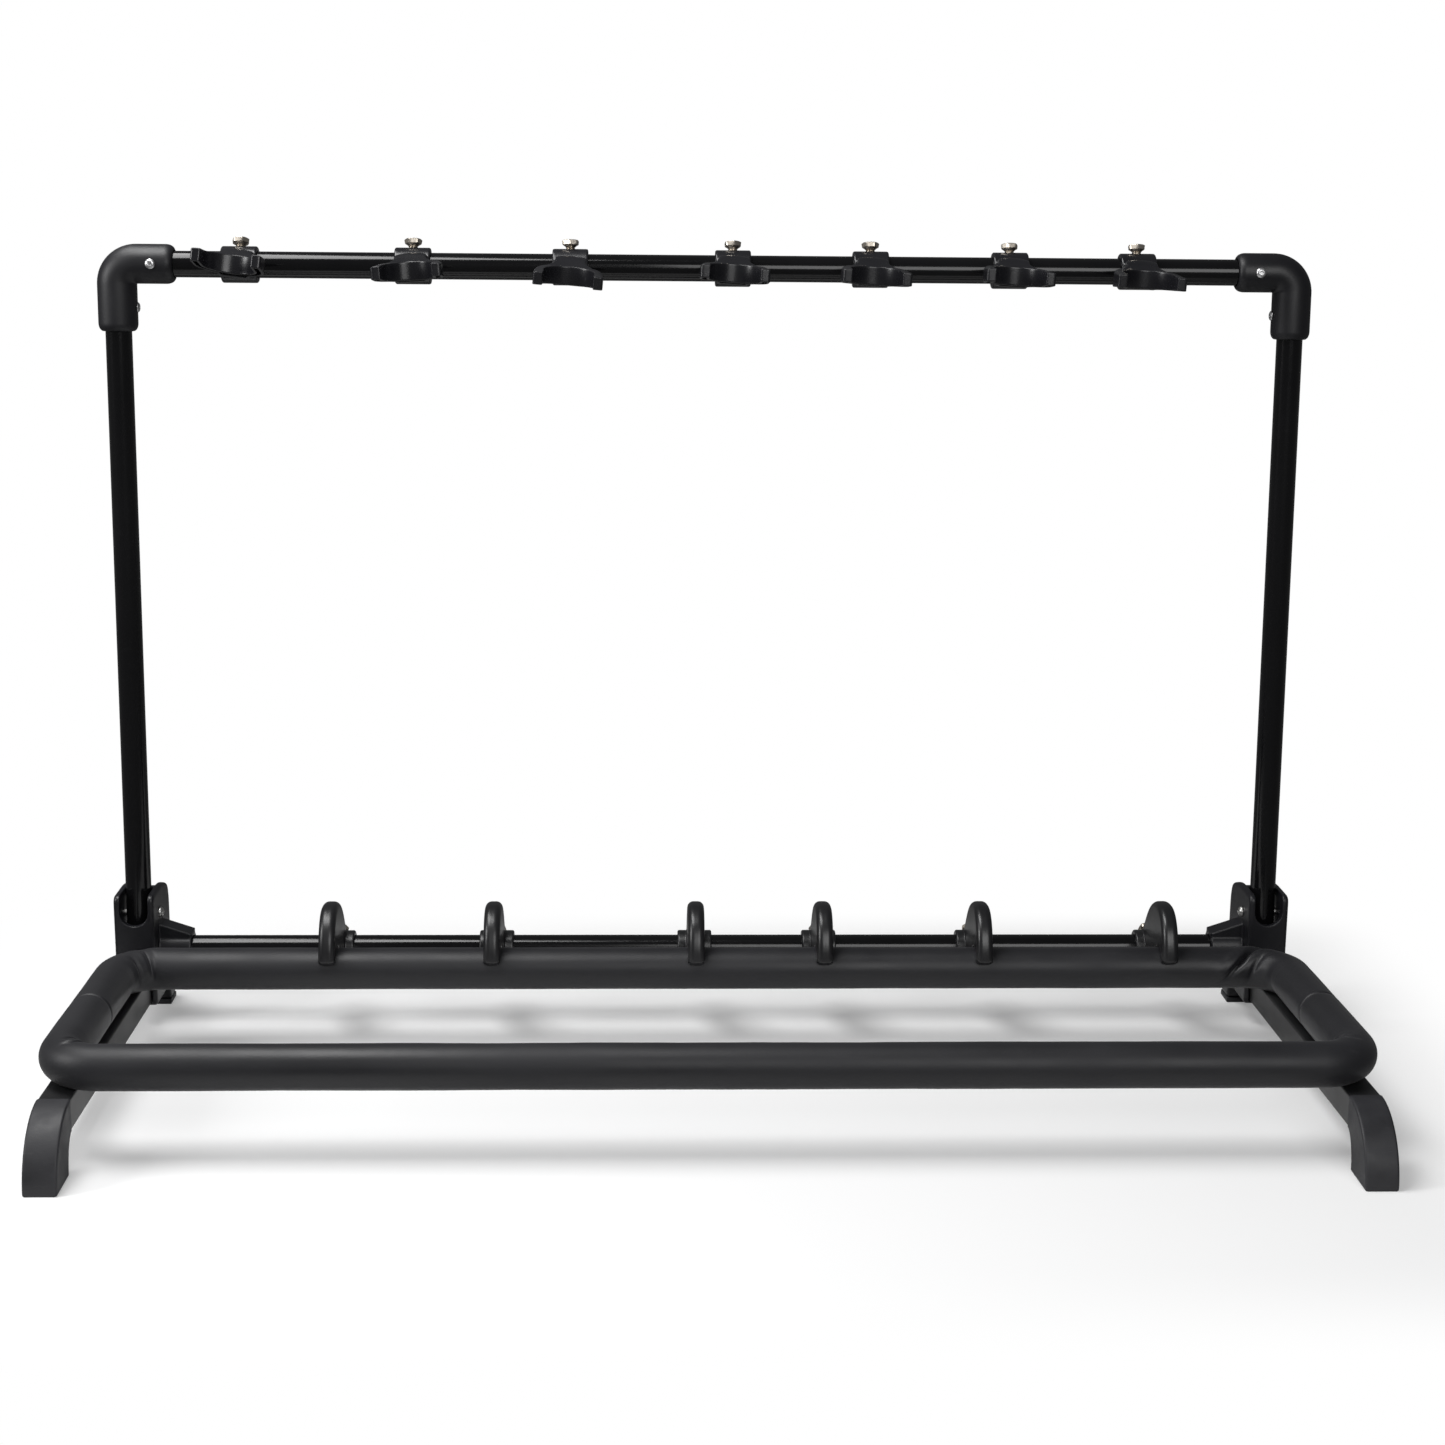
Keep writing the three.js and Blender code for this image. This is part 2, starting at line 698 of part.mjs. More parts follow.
// Half of the loop's rectangle as stations, from one side's middle round two corners to the other's
function loopStations(end, direction, gap) {
  const bend = loopCornerRadius;
  const turn = end - direction * bend;
  const quarter = Math.PI / 2;
  const first = direction > 0 ? [Math.PI, quarter] : [Math.PI, 3 * quarter];
  const second = direction > 0 ? [quarter, 0] : [3 * quarter, 4 * quarter];
  const start = loopMiddle + direction * gap;
  return [
    new THREE.Vector3(-loopX, start, 0),
    ...bendXY(-loopX + bend, turn, bend, ...first),
    ...bendXY(loopX - bend, turn, bend, ...second),
    new THREE.Vector3(loopX, start, 0),
  ];
}

function screwHoles() {
  return [-1, 1].map((side) => {
    const drill = rodZ(loopScrewRadius + fit, foamRadius + 4);
    return drill.translate(side * loopX, loopMiddle + loopScrewOffset, -foamRadius / 2 - 2);
  });
}

function foamSleeve(end, direction) {
  const stations = loopStations(end, direction, fit);
  const body = solid(alongStations(ring(foamRadius, boreRadius, roundSegments, smallSegments), stations));
  return geometryOf(direction > 0 ? cut(body, ...screwHoles()) : body);
}

// The loop's steel tube, one ring with its butt joint in the middle of the left side
function loopTube() {
  const rear = loopStations(loopRear, 1, fit);
  const front = loopStations(loopFront, -1, fit).reverse();
  const stations = [...rear.slice(0, -1), ...front.slice(1)];
  const section = ring(tubeRadius, tubeRadius - tubeWall, smallSegments, smallSegments);
  const body = alongStations(section, stations);
  return geometryOf(cut(solid(body), ...screwHoles()));
}

function loopScrew() {
  const start = -loopLift - legSize / 2;
  const length = -start - tubeRadius + 3;
  const head = rodZ(loopScrewHeadRadius, loopScrewHeadHeight);
  return geometryOf(
    join(
      rodZ(loopScrewRadius, length + 1).translate(0, 0, start + length / 2 - 0.5),
      head.translate(0, 0, start - fit - loopScrewHeadHeight / 2),
    ),
  );
}

function place(mesh, x, y, z) {
  mesh.position.set(x, y, z);
  return mesh;
}

// Everything that stands on the floor and stays put
function buildBase(rack) {
  const legFrame = new THREE.Group();
  legFrame.position.set(0, legFrontY, legFrontHeight);
  legFrame.rotation.x = -legTilt;
  rack.add(legFrame);

  for (const side of [-1, 1]) {
    const hand = side < 0 ? "left" : "right";
    const x = side * legX;
    const heelY = overallDepth / 2 - heelLength / 2;
    const nutX = x + side * (bracketWidth / 2 - pinNutHeight / 2);
    legFrame.add(place(piece(`side_leg_${hand}`, drilledLeg(side), satinBlack), x, 0, 0));
    rack.add(place(piece(`front_foot_${hand}`, frontFoot(), rubberBlack), x, 0, 0));
    rack.add(place(piece(`hinge_bracket_${hand}`, bracket(-side), mouldedBlack), x, bracketFrontY, 0));
    rack.add(place(piece(`rear_foot_pad_${hand}`, footPad(), rubberBlack), x, heelY, 0));
    rack.add(place(piece(`hinge_pin_bolt_${hand}`, hingePin(-side), aluminium), x, hingeY, hingeHeight));
    rack.add(place(piece(`hinge_pin_nut_${hand}`, hingeNut(), aluminium), nutX, hingeY, hingeHeight));
    const screw = piece(`loop_screw_${hand}`, loopScrew(), nickel);
    legFrame.add(place(screw, side * loopX, loopMiddle + loopScrewOffset, loopLift));
  }

  rack.add(place(piece("lower_bar", lowerBar(), glossBlack), 0, lowerBarY, lowerBarHeight));
  const front = piece("foam_sleeve_front", foamSleeve(loopFront, -1), foamBlack);
  const rear = piece("foam_sleeve_rear", foamSleeve(loopRear, 1), foamBlack);
  legFrame.add(place(front, 0, 0, loopLift));
  legFrame.add(place(rear, 0, 0, loopLift));
  legFrame.add(place(piece("loop_tube", loopTube(), glossBlack), 0, 0, loopLift));
}

// The uprights, elbows and top bar, which fold forward together
function buildFoldingFrame(rack) {
  const frame = new THREE.Group();
  frame.position.set(0, hingeY, hingeHeight);
  frame.rotation.x = -uprightLean;
  rack.add(frame);

  for (const side of [-1, 1]) {
    const hand = side < 0 ? "left" : "right";
    const x = side * legX;
    const elbowRivet = piece(`elbow_rivet_top_${hand}`, rivet(), aluminium);
    const sideRivet = piece(`elbow_rivet_side_${hand}`, rivet(), aluminium);
    sideRivet.rotation.z = (-side * Math.PI) / 2;
    frame.add(place(piece(`upright_${hand}`, geometryOf(upright()), glossBlack), x, 0, 0));
    frame.add(place(piece(`corner_elbow_${hand}`, elbow(-side), mouldedBlack), x, 0, barRise));
    frame.add(place(elbowRivet, side * (legX - rivetArm), 0, barRise));
    frame.add(place(sideRivet, x, 0, barRise - rivetDrop));
  }

  frame.add(place(piece("top_bar", topBar(), glossBlack), 0, 0, barRise));
}

function buildYokes(rack) {
  yokes.forEach(({ place: x, roll, pitch }, index) => {
    const number = index + 1;
    const yoke = new THREE.Group();
    yoke.position.set(x, topBarY, topBarHeight);
    yoke.rotation.x = -degToRad(pitch);
    rack.add(yoke);

    const bolt = piece(`yoke_bolt_${number}`, clampBolt(yokeBoltReach), nickel);
    bolt.rotation.x = -yokeBoltLean;
    const crescent = piece(`yoke_fork_${number}`, fork(), mouldedBlack);
    crescent.rotation.y = degToRad(roll);
    yoke.add(piece(`yoke_collar_${number}`, yokeCollar(), mouldedBlack), bolt, crescent);
  });
}

function buildDividers(rack) {
  dividerPlaces.forEach((x, index) => {
    const number = index + 1;
    const bolt = piece(`divider_bolt_${number}`, clampBolt(dividerBoltReach), nickel);
    bolt.rotation.x = -dividerBoltLean;
    rack.add(place(piece(`divider_${number}`, divider(), mouldedBlack), x, lowerBarY, lowerBarHeight));
    rack.add(place(bolt, x, lowerBarY, lowerBarHeight));
  });
}

const rack = new THREE.Group();
buildBase(rack);
buildFoldingFrame(rack);
buildYokes(rack);
buildDividers(rack);

export default rack;
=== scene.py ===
import json
import math

import bpy
import numpy as np
from mathutils import Matrix, Vector, noise

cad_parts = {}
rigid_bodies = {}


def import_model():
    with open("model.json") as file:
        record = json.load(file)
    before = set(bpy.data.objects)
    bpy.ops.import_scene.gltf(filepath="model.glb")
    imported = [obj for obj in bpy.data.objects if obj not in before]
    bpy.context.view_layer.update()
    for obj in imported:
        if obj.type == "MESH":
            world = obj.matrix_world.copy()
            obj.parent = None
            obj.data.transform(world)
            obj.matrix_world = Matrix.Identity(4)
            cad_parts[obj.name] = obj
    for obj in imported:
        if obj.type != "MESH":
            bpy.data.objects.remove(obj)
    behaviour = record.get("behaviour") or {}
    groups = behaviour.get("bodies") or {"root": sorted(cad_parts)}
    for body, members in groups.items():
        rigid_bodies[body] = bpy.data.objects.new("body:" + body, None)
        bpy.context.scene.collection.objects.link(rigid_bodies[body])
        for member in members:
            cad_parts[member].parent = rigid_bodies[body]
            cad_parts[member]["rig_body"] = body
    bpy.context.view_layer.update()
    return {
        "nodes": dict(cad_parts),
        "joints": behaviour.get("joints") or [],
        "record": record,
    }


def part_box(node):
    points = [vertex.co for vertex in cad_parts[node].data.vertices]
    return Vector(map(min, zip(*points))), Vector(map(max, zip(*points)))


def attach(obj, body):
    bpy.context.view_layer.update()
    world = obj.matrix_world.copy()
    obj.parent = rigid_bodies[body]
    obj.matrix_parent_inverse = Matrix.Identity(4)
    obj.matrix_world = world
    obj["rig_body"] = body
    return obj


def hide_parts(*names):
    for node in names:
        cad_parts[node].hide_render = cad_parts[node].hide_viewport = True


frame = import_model()
mm = 0.001  # shapes are drawn in millimetres and stored in metres

# places that the fixed frame gives
joints = {joint["name"]: joint for joint in frame["joints"]}
slotOf = {part["node"]: part["material_slot"] for part in frame["record"]["subparts"]}


def boxMm(node):
    low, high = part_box(node)
    return np.array(low) / mm, np.array(high) / mm


barLow, barHigh = boxMm("top_bar")
lowerLow, lowerHigh = boxMm("lower_bar")
legLow, legHigh = boxMm("side_leg_right")
bracketFront = boxMm("hinge_bracket_right")[0][1]
footFront = boxMm("front_foot_right")[0][1]
hinge = np.array(joints["frame_fold"]["pos_m"]) / mm
topBar = (barLow + barHigh) / 2
lowerBar = (lowerLow + lowerHigh) / 2
legX = (legLow[0] + legHigh[0]) / 2
uprightLean = math.atan2(topBar[1] - hinge[1], topBar[2] - hinge[2])
barRise = math.hypot(topBar[1] - hinge[1], topBar[2] - hinge[2])

sides = ((-1, "left"), (1, "right"))
fit = 0.3  # gap between faces that meet
tubing = {"radius": 11.0, "wall": 1.2, "bore": 11.3, "ease": 0.25, "segments": 96}
legs = {"size": 25.0, "wall": 1.5, "corner": 2.4, "ease": 0.3, "slope": math.radians(1.234),
        "frontHeight": 42.0}
legFront = legLow[1] - 0.05
legFrame = Matrix.Translation((0, legFront, legs["frontHeight"])) @ Matrix.Rotation(-legs["slope"], 4, "X")


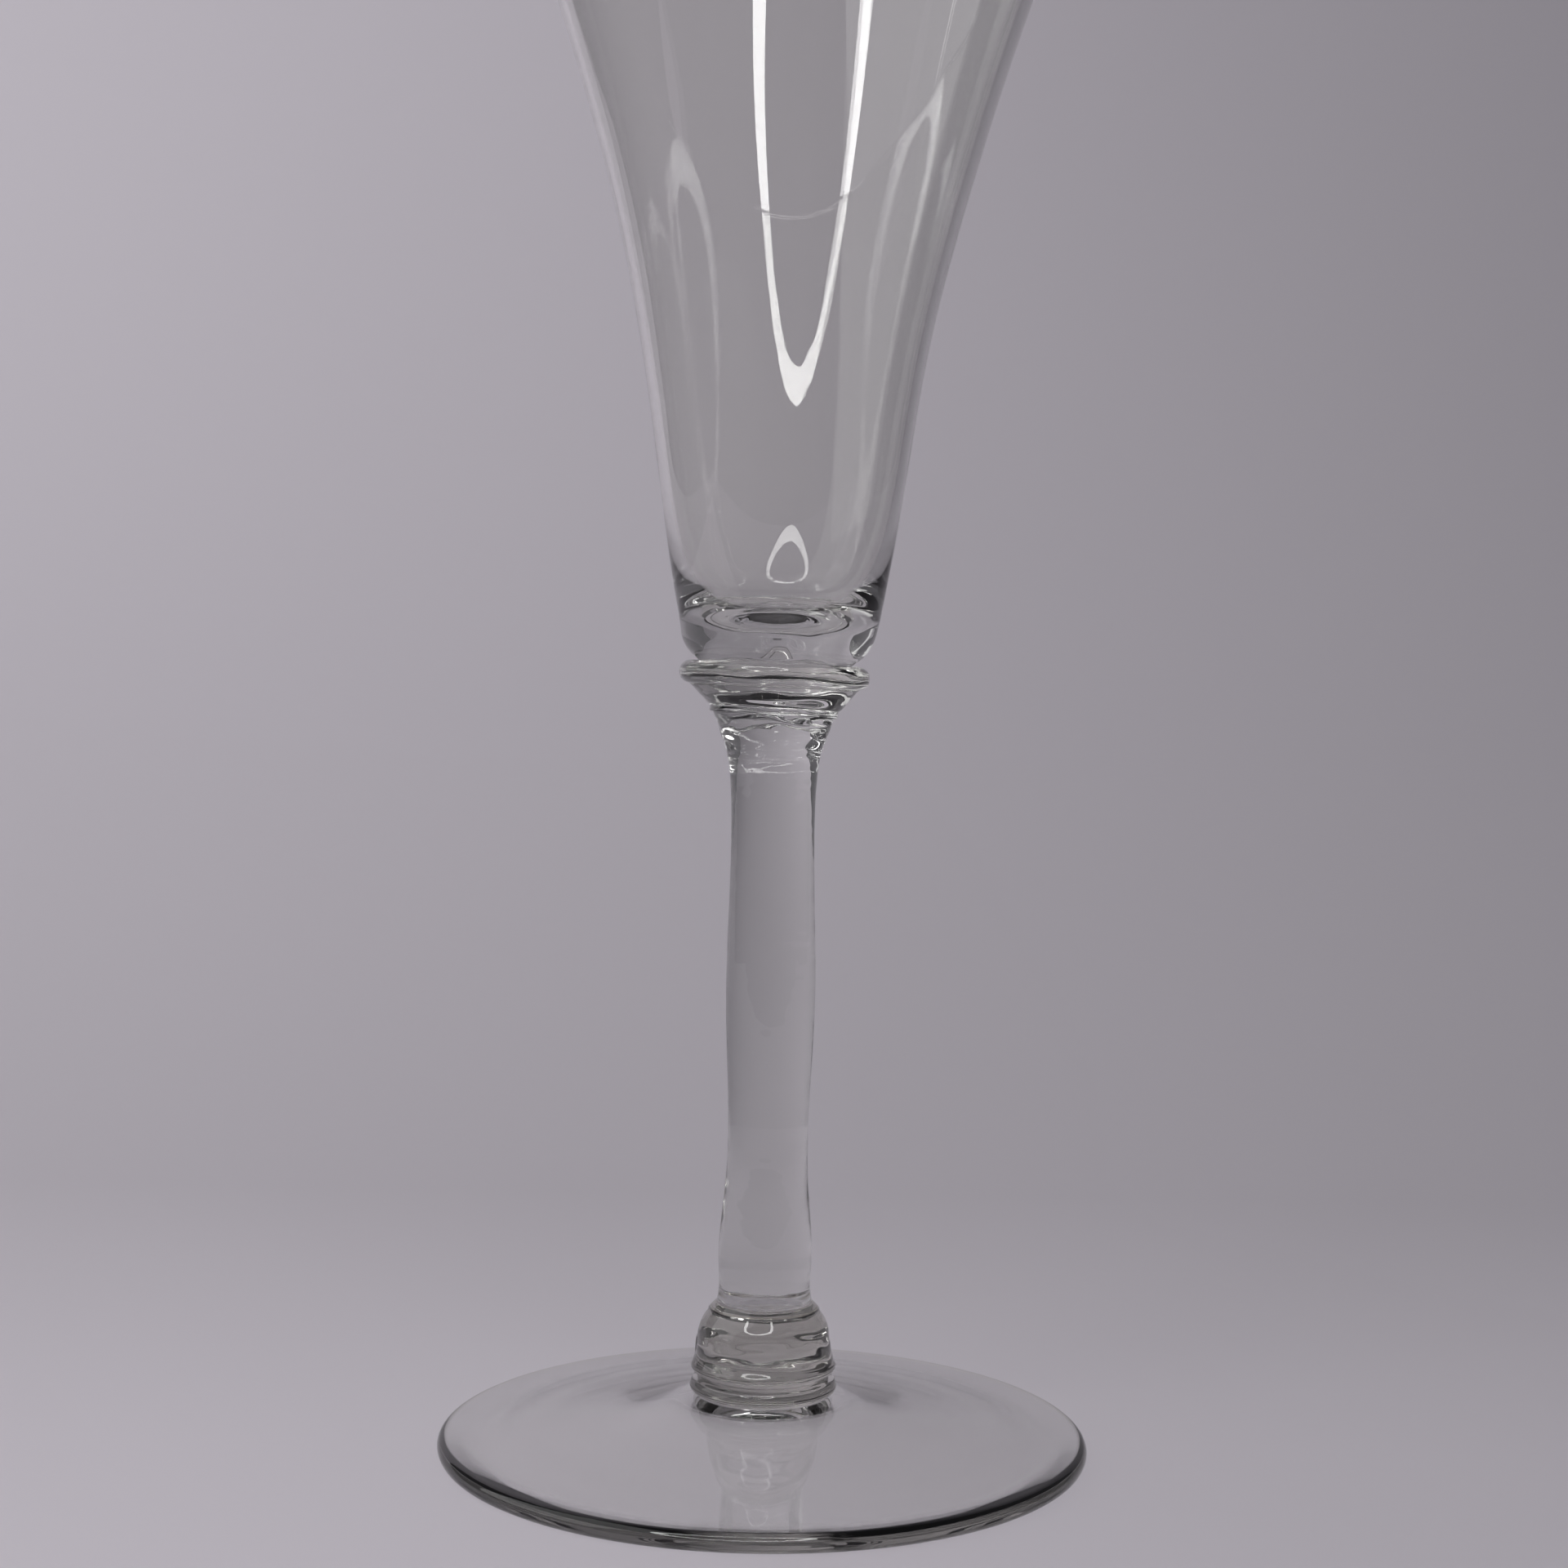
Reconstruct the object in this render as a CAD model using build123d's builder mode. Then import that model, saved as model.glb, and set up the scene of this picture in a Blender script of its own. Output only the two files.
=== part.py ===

YOUR GOAL:
Using the entries above, repeat only the lines from the one containing "const rack = new THREE.Group();" through the one containing "for member in", end lines included.

ANSWER TO THIS EXERCISE:
const rack = new THREE.Group();
buildBase(rack);
buildFoldingFrame(rack);
buildYokes(rack);
buildDividers(rack);

export default rack;
=== scene.py ===
import json
import math

import bpy
import numpy as np
from mathutils import Matrix, Vector, noise

cad_parts = {}
rigid_bodies = {}


def import_model():
    with open("model.json") as file:
        record = json.load(file)
    before = set(bpy.data.objects)
    bpy.ops.import_scene.gltf(filepath="model.glb")
    imported = [obj for obj in bpy.data.objects if obj not in before]
    bpy.context.view_layer.update()
    for obj in imported:
        if obj.type == "MESH":
            world = obj.matrix_world.copy()
            obj.parent = None
            obj.data.transform(world)
            obj.matrix_world = Matrix.Identity(4)
            cad_parts[obj.name] = obj
    for obj in imported:
        if obj.type != "MESH":
            bpy.data.objects.remove(obj)
    behaviour = record.get("behaviour") or {}
    groups = behaviour.get("bodies") or {"root": sorted(cad_parts)}
    for body, members in groups.items():
        rigid_bodies[body] = bpy.data.objects.new("body:" + body, None)
        bpy.context.scene.collection.objects.link(rigid_bodies[body])
        for member in members:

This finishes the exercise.